I've often wondered if eggshells would be okay for shrimp. I've read where others add ground up cuttlebone (the kind used for birds to sharpen their beaks on) to provide a source of calcium for their shrimp and it seems eggshells should do the same thing.

Never tried it myself, but given your positive experience, CharleeFoxtrot, I may have to see how my shrimp like them ~ thanks for the info!

Take care,


_Brain Dead . . ._


----------



## oblongshrimp (Jul 26, 2006)

I tried some egg shells a few months ago myself and my shrimp didn't really seem to care about them. Maybe I will try it again and see if they have changed their minds.


----------



## StraightAddicted (May 20, 2012)

very interesting


----------



## Oceangirl (Feb 5, 2013)

I use organic eggs, do you think I could use my egg shells if I boil them?


----------



## CharleeFoxtrot (Jan 29, 2004)

Well, you could boil the raw eggs, make egg salad with them  and then use the shells in the tank.


----------



## BDChzHd (Mar 28, 2007)

Yeah, Oceangirl, if you are cracking the egg raw, you would have to do something to clean the leftover white from the shell before you used it in your shrimp tank.
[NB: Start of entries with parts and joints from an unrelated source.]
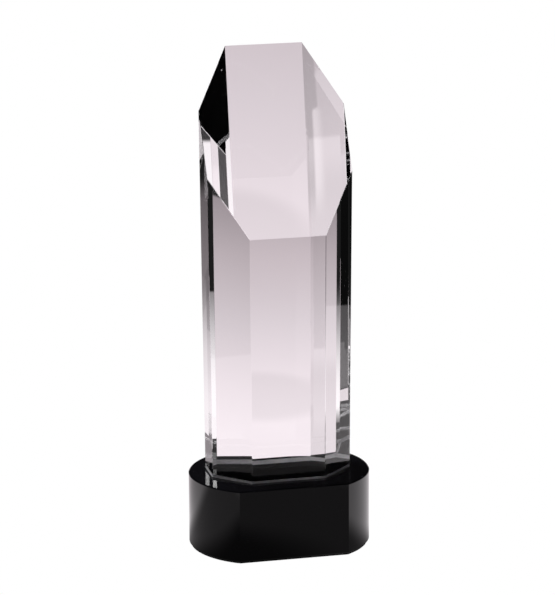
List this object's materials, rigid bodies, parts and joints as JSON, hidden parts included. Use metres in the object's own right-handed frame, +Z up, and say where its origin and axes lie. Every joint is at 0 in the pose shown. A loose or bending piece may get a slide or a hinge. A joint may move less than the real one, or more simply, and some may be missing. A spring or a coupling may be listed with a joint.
{
  "type": "crystal award",
  "caption": "Free-standing award: a clear eight-sided crystal tower with a slanted face, bonded to a black block that is round except for its flat front, on a felt pad.",
  "frame": {"origin": "centre of the award's footprint, on the surface that it stands on", "axes": "+Z up; -Y is the front, which the slanted face and the flat front of the base look towards; +X to the right seen from the front"},
  "size_m": [0.1, 0.0776, 0.273],
  "materials": {
    "felt": "pressed black felt",
    "pad_adhesive": "adhesive film",
    "black_crystal": "polished, opaque black",
    "clear_bond": "clear cured adhesive",
    "clear_crystal": "polished optical crystal"
  },
  "bodies": {
    "root": {"felt_pad": "felt", "pad_adhesive": "pad_adhesive", "black_base": "black_crystal", "bond_film": "clear_bond", "crystal_tower": "clear_crystal"}
  },
  "joints": []
}
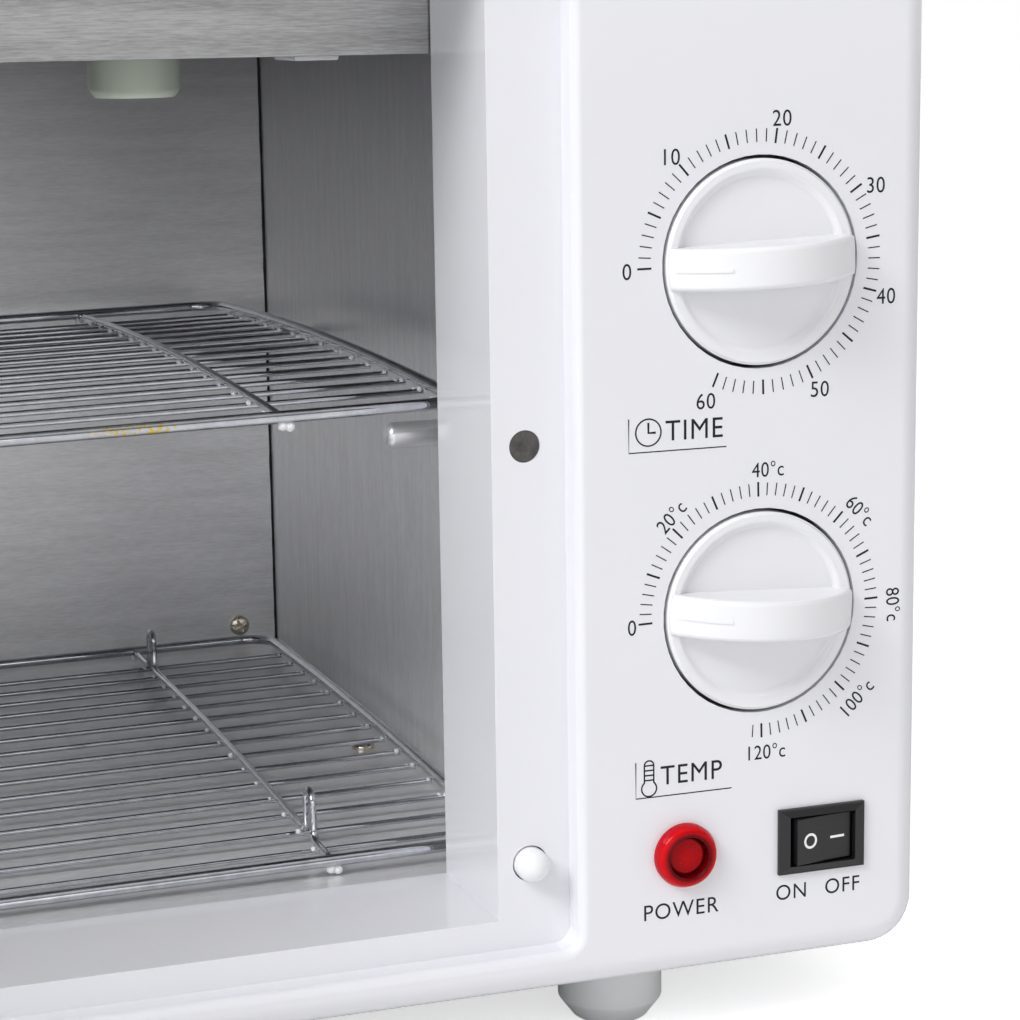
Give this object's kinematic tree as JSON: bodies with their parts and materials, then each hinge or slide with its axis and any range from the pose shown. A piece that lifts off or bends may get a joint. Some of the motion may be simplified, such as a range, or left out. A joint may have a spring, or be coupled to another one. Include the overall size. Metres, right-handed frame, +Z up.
{
  "type": "towel warmer cabinet",
  "caption": "Countertop towel warmer cabinet: heated steel chamber with wire racks, a hinged glass door and a side column with timer, heat dial, lamp and switch.",
  "frame": {"origin": "middle of the cabinet's footprint, on the surface that its feet stand on", "axes": "+Z up, +X to the right seen from the front, +Y from the front to the rear"},
  "size_m": [0.4695, 0.6764, 0.258],
  "materials": {
    "housing_white": "smooth gloss white moulding",
    "casing_white": "white powder coat on sheet steel",
    "brushed_liner": "brushed stainless sheet",
    "chromed_wire": "bright chrome plate",
    "bright_steel": "plain bright steel",
    "nickel_screw": "nickel plate",
    "magnet_grey": "ground and plated",
    "clear_glass": "clear toughened sheet",
    "lamp_glass": "clear quartz tube",
    "starter_green": "translucent pale green-grey",
    "holder_white": "matt white moulding",
    "rocker_black": "gloss black moulding",
    "lens_red": "translucent red moulding",
    "plunger_white": "smooth white moulding",
    "foot_grey": "grey moulding",
    "seal_grey": "soft grey silicone",
    "inner_black": "black moulding",
    "blanket_grey": "glass fibre felt",
    "zinc_sheet": "zinc coated sheet"
  },
  "bodies": {
    "cabinet": {"front_frame": "housing_white", "outer_casing": "casing_white", "base_plate": "zinc_sheet", "rear_panel": "casing_white", "rear_screws": "nickel_screw", "cable_gland": "inner_black", "liner_wrap": "brushed_liner", "liner_back": "brushed_liner", "liner_floor_screws": "nickel_screw", "liner_back_screws": "nickel_screw", "rack_pins": "bright_steel", "upper_rack": "chromed_wire", "lower_rack": "chromed_wire", "lamp_shield": "brushed_liner", "uv_tube": "lamp_glass", "lamp_holder_left": "holder_white", "lamp_holder_right": "holder_white", "starter_socket": "holder_white", "starter": "starter_green", "heating_plate": "zinc_sheet", "insulation_blanket": "blanket_grey", "control_bracket": "zinc_sheet", "timer_body": "inner_black", "heat_control_body": "inner_black", "pilot_lens": "lens_red", "pilot_body": "lens_red", "rocker_housing": "rocker_black", "catch_magnet": "magnet_grey", "door_switch_body": "inner_black", "foot_front_left": "foot_grey", "foot_front_right": "foot_grey", "foot_rear_left": "foot_grey", "foot_rear_right": "foot_grey", "foot_screws": "nickel_screw", "lamp_ballast": "zinc_sheet", "terminal_block": "holder_white", "hinge_plate_bottom": "bright_steel", "hinge_plate_top": "bright_steel", "hinge_pin_bottom": "bright_steel", "hinge_pin_top": "bright_steel"},
    "door": {"door_outer_frame": "housing_white", "door_inner_frame": "housing_white", "door_glass": "clear_glass", "door_gasket": "seal_grey", "strike_plate": "bright_steel", "hinge_bushes": "holder_white", "door_handle": "housing_white", "handle_screws": "nickel_screw"},
    "time_dial": {"time_knob": "housing_white", "timer_shaft": "bright_steel"},
    "temp_dial": {"temp_knob": "housing_white", "heat_control_shaft": "bright_steel"},
    "rocker_switch": {"rocker": "rocker_black"},
    "plunger": {"door_plunger": "plunger_white"}
  },
  "joints": [
    {"name": "door_hinge", "type": "hinge", "parent": "cabinet", "child": "door", "pos_m": [-0.2075, -0.1605, 0.138], "axis": [0, 0, 1], "range_deg": [-20, 90]},
    {"name": "time_turn", "type": "hinge", "parent": "cabinet", "child": "time_dial", "pos_m": [0.185, -0.15, 0.1753], "axis": [0, 1, 0], "range_deg": [0, 294]},
    {"name": "temp_turn", "type": "hinge", "parent": "cabinet", "child": "temp_dial", "pos_m": [0.185, -0.15, 0.0992], "axis": [0, 1, 0], "range_deg": [0, 279]},
    {"name": "rocker_tilt", "type": "hinge", "parent": "cabinet", "child": "rocker_switch", "pos_m": [0.2, -0.1519, 0.046], "axis": [0, 0, 1], "range_deg": [-18, 0]},
    {"name": "plunger_push", "type": "slide", "parent": "cabinet", "child": "plunger", "axis": [0, 1, 0], "range_m": [0, 0.005], "stiffness_N_per_m": 200, "springref_m": -0.005}
  ]
}
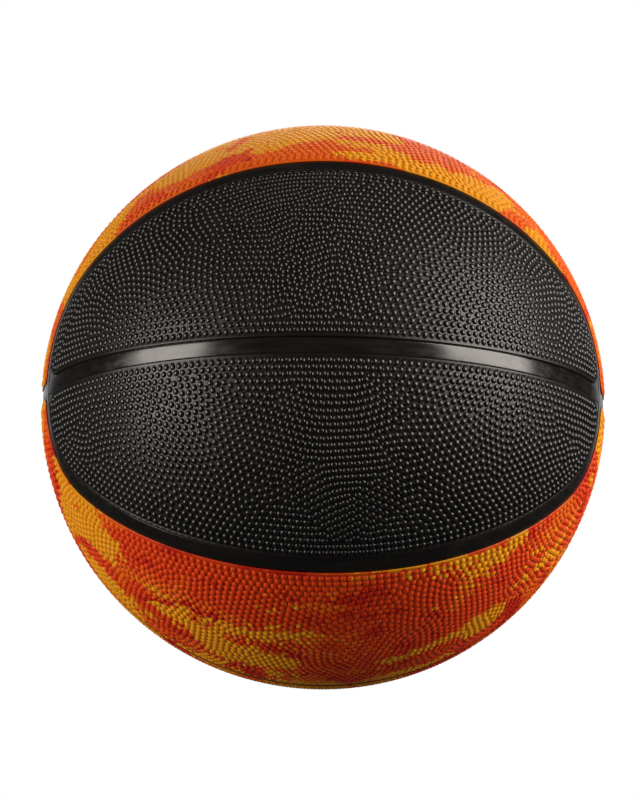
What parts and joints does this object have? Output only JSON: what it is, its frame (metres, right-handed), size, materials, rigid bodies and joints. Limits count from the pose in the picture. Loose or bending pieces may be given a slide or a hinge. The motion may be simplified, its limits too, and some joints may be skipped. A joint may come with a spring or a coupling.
{
  "type": "basketball",
  "caption": "Inflated rubber basketball with black oval panels, camouflage outer panels, recessed channels and a needle valve over a wound carcass and bladder.",
  "frame": {"origin": "centre of the ball", "axes": "+X along the long axis of the ovals, -Y out of the front oval, +Z square to the centre channel"},
  "size_m": [0.2394, 0.2398, 0.2398],
  "materials": {
    "cover_black": "semi-gloss, pebbled",
    "cover_camouflage": "semi-gloss, pebbled, printed in yellow, orange and red-orange",
    "channel_black": "semi-gloss, smooth",
    "carcass_rubber": "matt",
    "bladder_rubber": "satin",
    "valve_rubber": "satin",
    "thread_nylon": "wound nylon thread"
  },
  "bodies": {
    "root": {"bladder": "bladder_rubber", "valve_boot": "valve_rubber", "valve_plug": "valve_rubber", "thread_winding": "thread_nylon", "carcass": "carcass_rubber", "front_upper_oval_panel": "cover_black", "front_upper_outer_panel": "cover_camouflage", "front_lower_oval_panel": "cover_black", "front_lower_outer_panel": "cover_camouflage", "rear_upper_oval_panel": "cover_black", "rear_upper_outer_panel": "cover_camouflage", "rear_lower_oval_panel": "cover_black", "rear_lower_outer_panel": "cover_camouflage", "girth_channel": "channel_black", "front_oval_channel": "channel_black", "front_centre_channel": "channel_black", "front_left_link_channel": "channel_black", "front_right_link_channel": "channel_black", "rear_oval_channel": "channel_black", "rear_centre_channel": "channel_black", "rear_left_link_channel": "channel_black", "rear_right_link_channel": "channel_black"}
  },
  "joints": []
}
But I do like CharleeFoxtrot said and boil the egg first, then after I peel the boiled egg, I just check to make sure there is no white stuck to the membrane before I drop some of the shell in the tank.

The only difference is I'm too busy with my shrimp to make egg salad so I just eat the boiled egg . . . Okay, the truth is I'm too _lazy_ to make egg salad and it's just _easier_ to eat it boiled!

And I like the art work, Oceangirl, nicely done!

Take care,


_Brain Dead . . ._


----------



## Big O (Jun 28, 2011)

*egg shells*

I've given my scrimpies egg shells before. It was when I peeled a hard boil egg and some of the whites was stuck to the shell. Dropped it in my rili's tank and they pounced on it and so did my rams horn.They ate the whites and the membrane but left the actual shell.
My 2 pennies,

big o


----------



## BDChzHd (Mar 28, 2007)

Good information, Big O! 

I've always been leery of leaving any white attached thinking it might cause issues, but will need to rethink this and relax a little given your experience. Thank you for input on this interesting topic!

Take care,


_Brain Dead . . ._


----------



## Nubster (Aug 9, 2011)

I was thinking about grinding some egg shell to a powder and adding it to my next batch of food that I make. Is there a better calcium product to use in this situation?


----------



## DogFish (Jul 16, 2011)

I feed Raw food to my dog. I believe an egg shell has about 800mg of Cal. I used to just toss them in true food processor but, they weren't small enough to be completely digested.

Now, I rinse them, dry with a paper towel, then put them on a coffee bean grinder. That might be a good way to process them for shrimp.


----------



## Soothing Shrimp (Nov 9, 2011)

Dogfish, that is a very good idea!


----------